▼
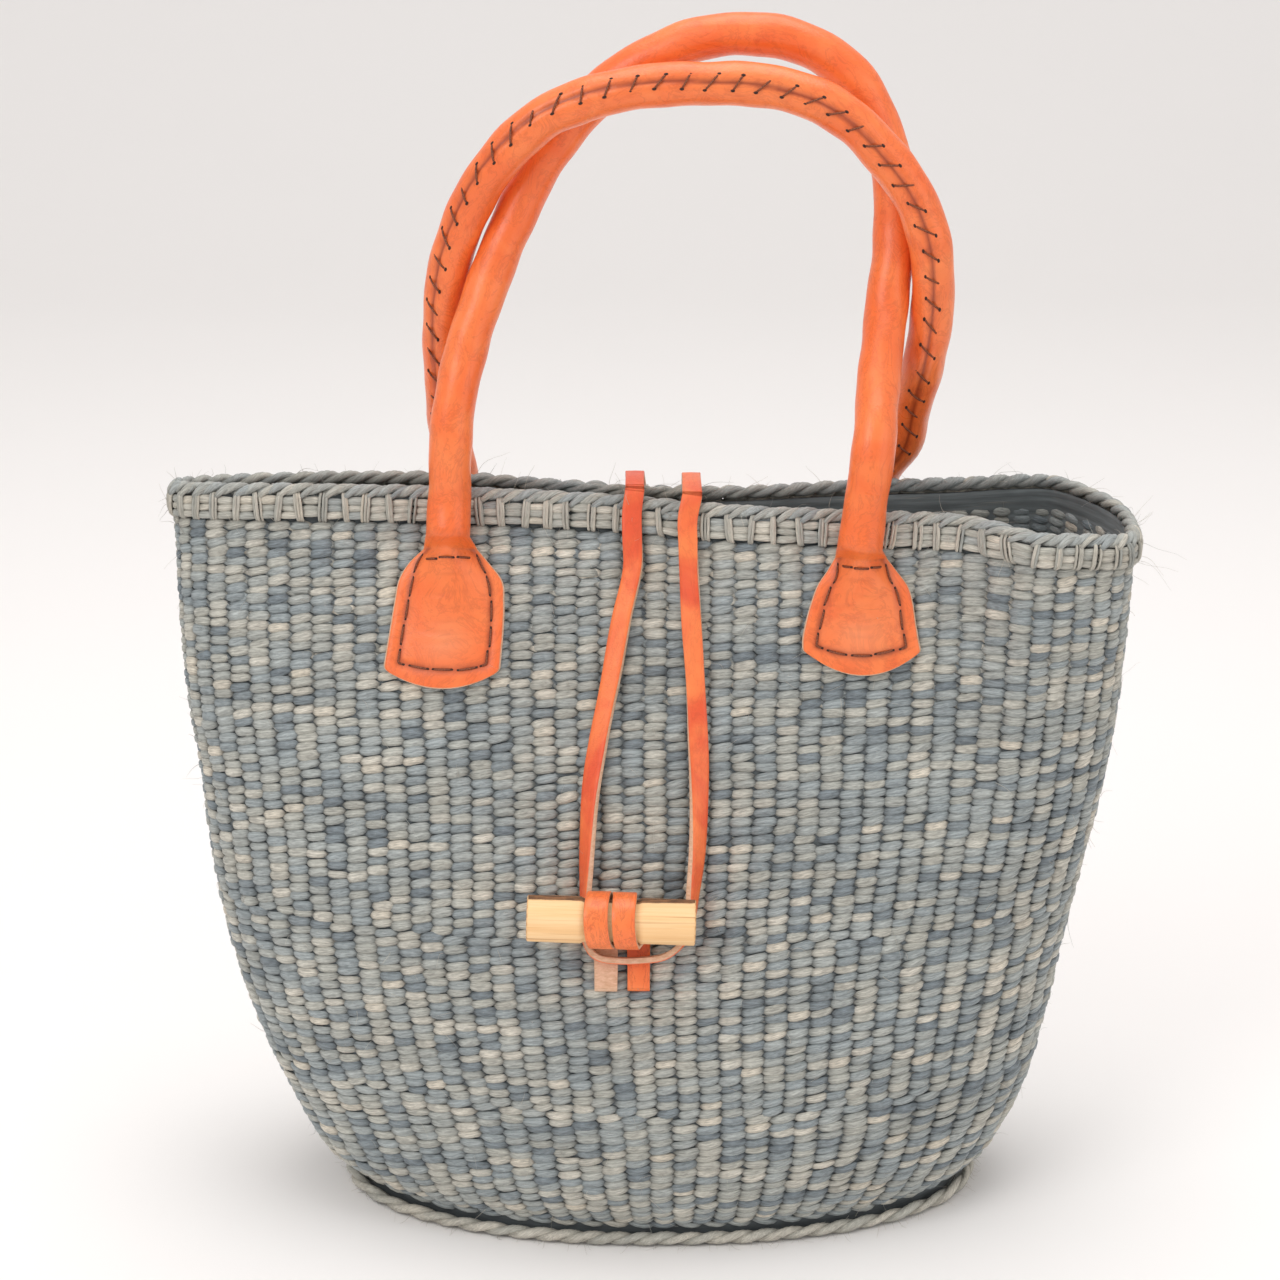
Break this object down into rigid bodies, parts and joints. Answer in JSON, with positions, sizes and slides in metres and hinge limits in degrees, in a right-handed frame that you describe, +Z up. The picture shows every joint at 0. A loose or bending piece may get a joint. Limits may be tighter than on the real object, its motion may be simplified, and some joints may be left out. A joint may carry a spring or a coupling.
{
  "type": "sisal bag",
  "caption": "Twined sisal basket bag with rolled leather handles, a leather closing loop and a wooden toggle, standing on its oval base with its mouth pressed partly shut.",
  "frame": {"origin": "on the floor, at the flat underside of the base, below the middle of the mouth", "axes": "+Z up, +X to the right along the mouth as seen from the front, -Y out of the front wall that carries the toggle"},
  "size_m": [0.3635, 0.1701, 0.4588],
  "materials": {
    "sisal": "matte",
    "leather": "satin",
    "strap_leather": "satin",
    "wood": "bare"
  },
  "bodies": {
    "root": {"basket_body": "sisal", "rim_band": "sisal", "rim_rope": "sisal", "base_ridge": "sisal", "front_handle": "leather", "back_handle": "leather", "toggle": "wood", "toggle_thong": "leather", "closure_loop": "strap_leather"}
  },
  "joints": []
}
▲
DIRECTION
Reproduce the full listing exactly.

RESULT
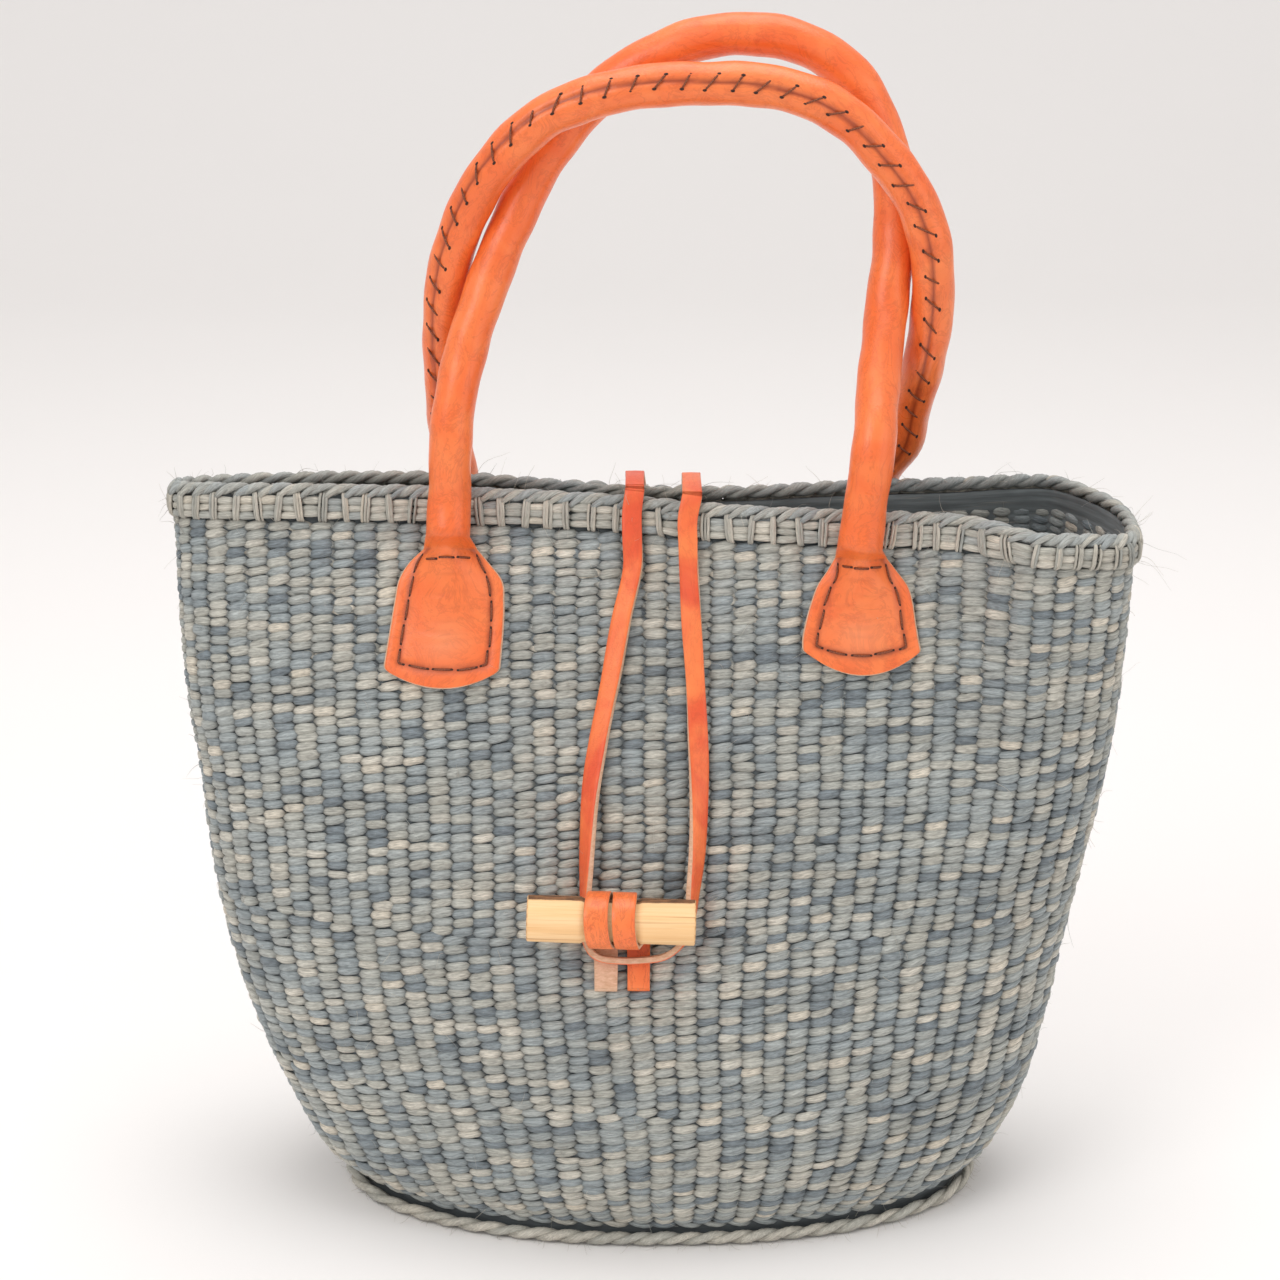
Break this object down into rigid bodies, parts and joints. Answer in JSON, with positions, sizes and slides in metres and hinge limits in degrees, in a right-handed frame that you describe, +Z up. The picture shows every joint at 0. A loose or bending piece may get a joint. Limits may be tighter than on the real object, its motion may be simplified, and some joints may be left out. A joint may carry a spring or a coupling.
{
  "type": "sisal bag",
  "caption": "Twined sisal basket bag with rolled leather handles, a leather closing loop and a wooden toggle, standing on its oval base with its mouth pressed partly shut.",
  "frame": {"origin": "on the floor, at the flat underside of the base, below the middle of the mouth", "axes": "+Z up, +X to the right along the mouth as seen from the front, -Y out of the front wall that carries the toggle"},
  "size_m": [0.3635, 0.1701, 0.4588],
  "materials": {
    "sisal": "matte",
    "leather": "satin",
    "strap_leather": "satin",
    "wood": "bare"
  },
  "bodies": {
    "root": {"basket_body": "sisal", "rim_band": "sisal", "rim_rope": "sisal", "base_ridge": "sisal", "front_handle": "leather", "back_handle": "leather", "toggle": "wood", "toggle_thong": "leather", "closure_loop": "strap_leather"}
  },
  "joints": []
}